Изяслав оказывал покровительство Печерскому монастырю, с игуменом которого его связывала самая теплая дружба. Но дело было не только в духовной притягательности личности Феодосия, смиренного «простеца» и «трудника», создателя нового, русского типа святости — очищенной от аскетических крайностей, со строгим чувством меры, открытой для общения с миром и стремящейся просветить его светом евангельской истины.

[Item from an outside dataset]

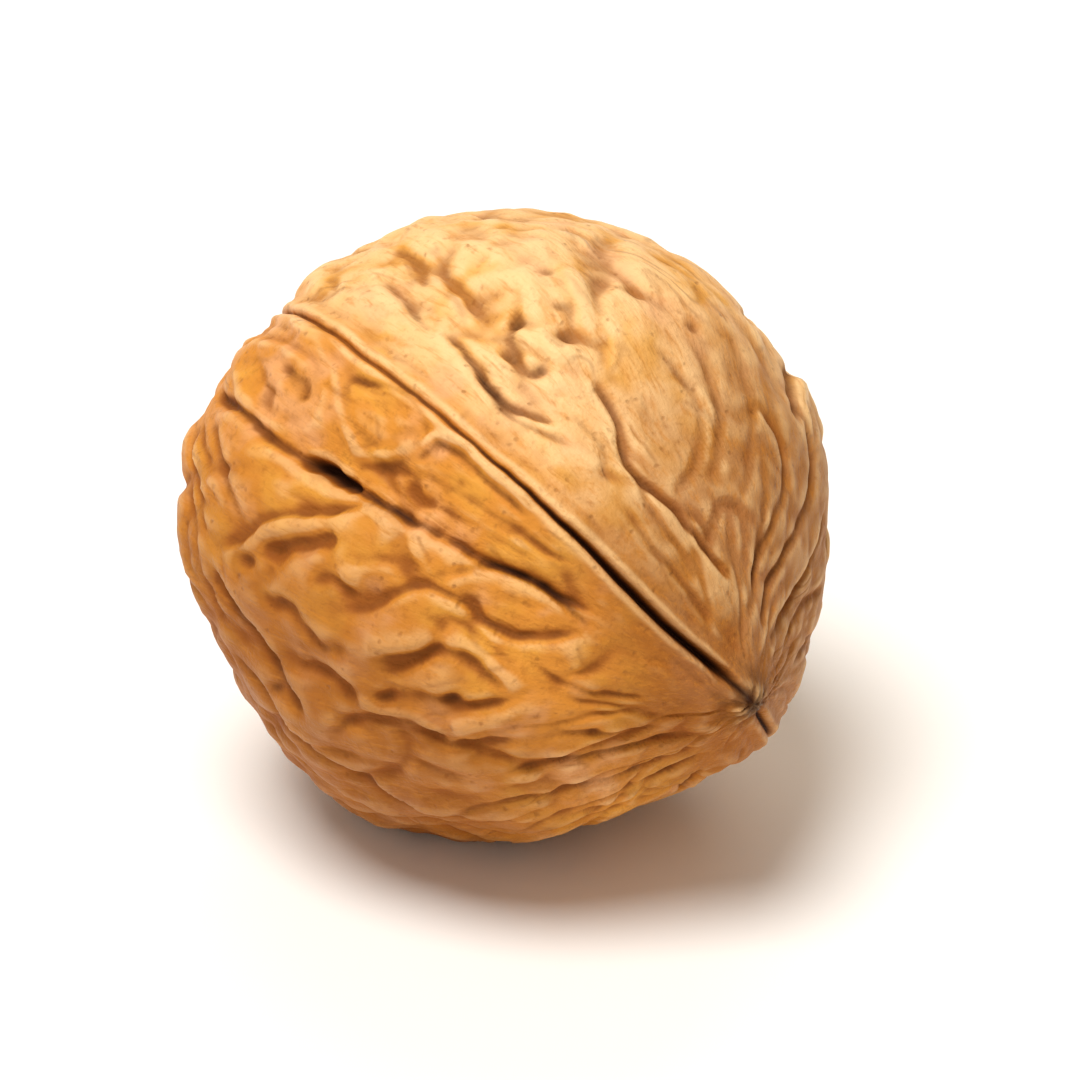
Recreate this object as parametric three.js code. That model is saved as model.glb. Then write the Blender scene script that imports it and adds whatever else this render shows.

Феодосии был проводником общежительного (киновийного) идеала иноческой жизни, который приобщал печерское и вообще русское монашество к служению миру, а значит, в той или иной степени и княжеской власти, — и это если не разумом, то инстинктом понимал Изяслав.
Совсем иные отношения складывались у князя с Антонием, который «бе обыкл един жити не терпя всякого мятежа и молвы», и другими приверженцами строгой аскетики. Погруженные в молитвенное уединение в своих «пещерах», они не нуждались в княжьей благотворительности и потому не искали ее. В этой отрешенности от всего мирского была страшная сила, ибо князь не имел никаких рычагов воздействия на Печерских отшельников. А между тем последние не боялись идти поперек княжьей воли. Изяславу порой приходилось вступать с ними в жестокие столкновения.